COLLECTED DATA
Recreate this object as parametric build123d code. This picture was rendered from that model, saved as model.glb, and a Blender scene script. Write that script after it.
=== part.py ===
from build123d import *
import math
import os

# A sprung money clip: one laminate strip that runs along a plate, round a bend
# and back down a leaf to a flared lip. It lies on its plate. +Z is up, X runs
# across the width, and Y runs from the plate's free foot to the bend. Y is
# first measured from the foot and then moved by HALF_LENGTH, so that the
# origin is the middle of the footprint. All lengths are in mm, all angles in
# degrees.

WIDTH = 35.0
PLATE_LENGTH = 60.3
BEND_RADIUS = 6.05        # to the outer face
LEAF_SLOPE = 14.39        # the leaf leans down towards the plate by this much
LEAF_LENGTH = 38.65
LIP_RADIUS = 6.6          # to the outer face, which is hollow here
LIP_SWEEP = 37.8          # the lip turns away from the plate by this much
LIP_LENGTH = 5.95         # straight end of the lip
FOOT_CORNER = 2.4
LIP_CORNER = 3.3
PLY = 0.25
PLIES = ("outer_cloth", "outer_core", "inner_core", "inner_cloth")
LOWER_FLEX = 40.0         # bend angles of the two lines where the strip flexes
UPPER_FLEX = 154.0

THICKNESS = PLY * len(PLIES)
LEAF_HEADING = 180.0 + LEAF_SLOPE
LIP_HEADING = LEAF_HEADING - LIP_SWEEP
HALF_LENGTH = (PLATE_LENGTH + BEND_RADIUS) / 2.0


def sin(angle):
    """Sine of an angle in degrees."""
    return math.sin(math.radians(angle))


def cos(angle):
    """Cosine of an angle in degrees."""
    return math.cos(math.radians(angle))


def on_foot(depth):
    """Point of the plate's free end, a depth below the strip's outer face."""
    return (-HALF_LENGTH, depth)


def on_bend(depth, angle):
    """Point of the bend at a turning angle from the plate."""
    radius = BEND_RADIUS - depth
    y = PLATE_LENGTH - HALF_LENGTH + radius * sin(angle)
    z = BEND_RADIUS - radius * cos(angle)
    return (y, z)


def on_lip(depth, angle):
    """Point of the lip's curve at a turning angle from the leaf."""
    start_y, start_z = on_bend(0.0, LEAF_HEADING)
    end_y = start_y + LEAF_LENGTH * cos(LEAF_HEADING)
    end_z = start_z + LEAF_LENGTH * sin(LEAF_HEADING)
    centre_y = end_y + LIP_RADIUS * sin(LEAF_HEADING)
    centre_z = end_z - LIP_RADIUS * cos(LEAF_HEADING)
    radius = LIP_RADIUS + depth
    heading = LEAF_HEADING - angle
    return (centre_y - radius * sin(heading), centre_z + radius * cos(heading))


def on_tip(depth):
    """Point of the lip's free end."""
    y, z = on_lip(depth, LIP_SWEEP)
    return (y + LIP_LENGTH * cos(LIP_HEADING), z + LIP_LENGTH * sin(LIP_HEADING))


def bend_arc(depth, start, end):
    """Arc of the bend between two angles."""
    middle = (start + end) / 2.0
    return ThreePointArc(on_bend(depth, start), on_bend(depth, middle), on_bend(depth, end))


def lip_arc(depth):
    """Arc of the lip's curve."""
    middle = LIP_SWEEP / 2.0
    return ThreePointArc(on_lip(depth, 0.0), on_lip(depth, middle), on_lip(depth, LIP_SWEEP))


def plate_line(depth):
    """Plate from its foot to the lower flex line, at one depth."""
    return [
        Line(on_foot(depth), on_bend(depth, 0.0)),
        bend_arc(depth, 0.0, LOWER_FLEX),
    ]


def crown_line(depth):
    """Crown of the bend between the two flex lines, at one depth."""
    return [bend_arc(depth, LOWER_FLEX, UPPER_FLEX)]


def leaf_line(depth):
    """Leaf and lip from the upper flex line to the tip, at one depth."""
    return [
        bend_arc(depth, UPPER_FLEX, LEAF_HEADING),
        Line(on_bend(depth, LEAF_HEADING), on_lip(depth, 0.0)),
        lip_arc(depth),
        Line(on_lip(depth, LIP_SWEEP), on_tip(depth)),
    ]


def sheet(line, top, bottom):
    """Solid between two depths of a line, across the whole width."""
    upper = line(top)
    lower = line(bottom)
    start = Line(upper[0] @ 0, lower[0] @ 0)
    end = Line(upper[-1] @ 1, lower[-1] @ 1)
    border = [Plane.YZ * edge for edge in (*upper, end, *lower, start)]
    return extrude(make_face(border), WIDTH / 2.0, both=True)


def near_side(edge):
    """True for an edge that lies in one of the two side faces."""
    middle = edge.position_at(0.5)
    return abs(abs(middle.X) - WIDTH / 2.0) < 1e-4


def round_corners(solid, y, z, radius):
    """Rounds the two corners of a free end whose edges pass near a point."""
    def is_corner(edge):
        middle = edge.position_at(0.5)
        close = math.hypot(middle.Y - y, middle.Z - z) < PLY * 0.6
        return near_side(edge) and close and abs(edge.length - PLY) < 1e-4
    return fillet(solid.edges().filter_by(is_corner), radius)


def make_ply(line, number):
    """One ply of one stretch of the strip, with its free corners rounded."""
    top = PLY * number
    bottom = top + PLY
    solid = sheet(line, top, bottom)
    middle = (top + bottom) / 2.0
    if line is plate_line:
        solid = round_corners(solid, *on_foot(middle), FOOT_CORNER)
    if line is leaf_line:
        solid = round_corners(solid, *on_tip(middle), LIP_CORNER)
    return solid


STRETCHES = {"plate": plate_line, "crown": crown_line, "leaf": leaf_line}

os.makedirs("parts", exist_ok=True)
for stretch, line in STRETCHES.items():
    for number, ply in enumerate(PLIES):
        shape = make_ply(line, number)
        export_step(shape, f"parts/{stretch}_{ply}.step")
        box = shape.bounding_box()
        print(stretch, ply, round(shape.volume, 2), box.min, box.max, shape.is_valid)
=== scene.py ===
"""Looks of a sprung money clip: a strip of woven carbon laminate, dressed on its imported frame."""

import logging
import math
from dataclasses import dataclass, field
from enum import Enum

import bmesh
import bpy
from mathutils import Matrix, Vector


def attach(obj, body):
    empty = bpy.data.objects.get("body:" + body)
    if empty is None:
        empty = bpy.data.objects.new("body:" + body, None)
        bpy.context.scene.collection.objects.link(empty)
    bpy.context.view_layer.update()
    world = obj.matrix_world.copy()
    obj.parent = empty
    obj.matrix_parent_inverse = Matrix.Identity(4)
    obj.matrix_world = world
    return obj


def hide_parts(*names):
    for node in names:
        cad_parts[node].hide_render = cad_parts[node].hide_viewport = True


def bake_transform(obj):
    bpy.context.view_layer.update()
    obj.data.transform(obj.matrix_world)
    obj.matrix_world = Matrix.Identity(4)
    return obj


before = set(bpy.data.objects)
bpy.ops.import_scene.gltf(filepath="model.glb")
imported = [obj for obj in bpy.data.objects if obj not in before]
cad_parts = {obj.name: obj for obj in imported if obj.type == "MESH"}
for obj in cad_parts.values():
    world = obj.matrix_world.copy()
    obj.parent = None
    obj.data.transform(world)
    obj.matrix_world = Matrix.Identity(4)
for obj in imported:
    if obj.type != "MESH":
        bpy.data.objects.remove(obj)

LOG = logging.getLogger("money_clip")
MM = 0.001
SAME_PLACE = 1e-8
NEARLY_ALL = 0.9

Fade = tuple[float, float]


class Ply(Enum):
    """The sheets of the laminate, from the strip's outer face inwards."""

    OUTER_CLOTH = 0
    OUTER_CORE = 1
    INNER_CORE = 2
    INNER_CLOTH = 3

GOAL
Output only the lines from the one containing "for stretch, line" through the one containing "if empty is", inclusive, exactly as written.

TASK ANSWER
for stretch, line in STRETCHES.items():
    for number, ply in enumerate(PLIES):
        shape = make_ply(line, number)
        export_step(shape, f"parts/{stretch}_{ply}.step")
        box = shape.bounding_box()
        print(stretch, ply, round(shape.volume, 2), box.min, box.max, shape.is_valid)
=== scene.py ===
"""Looks of a sprung money clip: a strip of woven carbon laminate, dressed on its imported frame."""

import logging
import math
from dataclasses import dataclass, field
from enum import Enum

import bmesh
import bpy
from mathutils import Matrix, Vector


def attach(obj, body):
    empty = bpy.data.objects.get("body:" + body)
    if empty is None:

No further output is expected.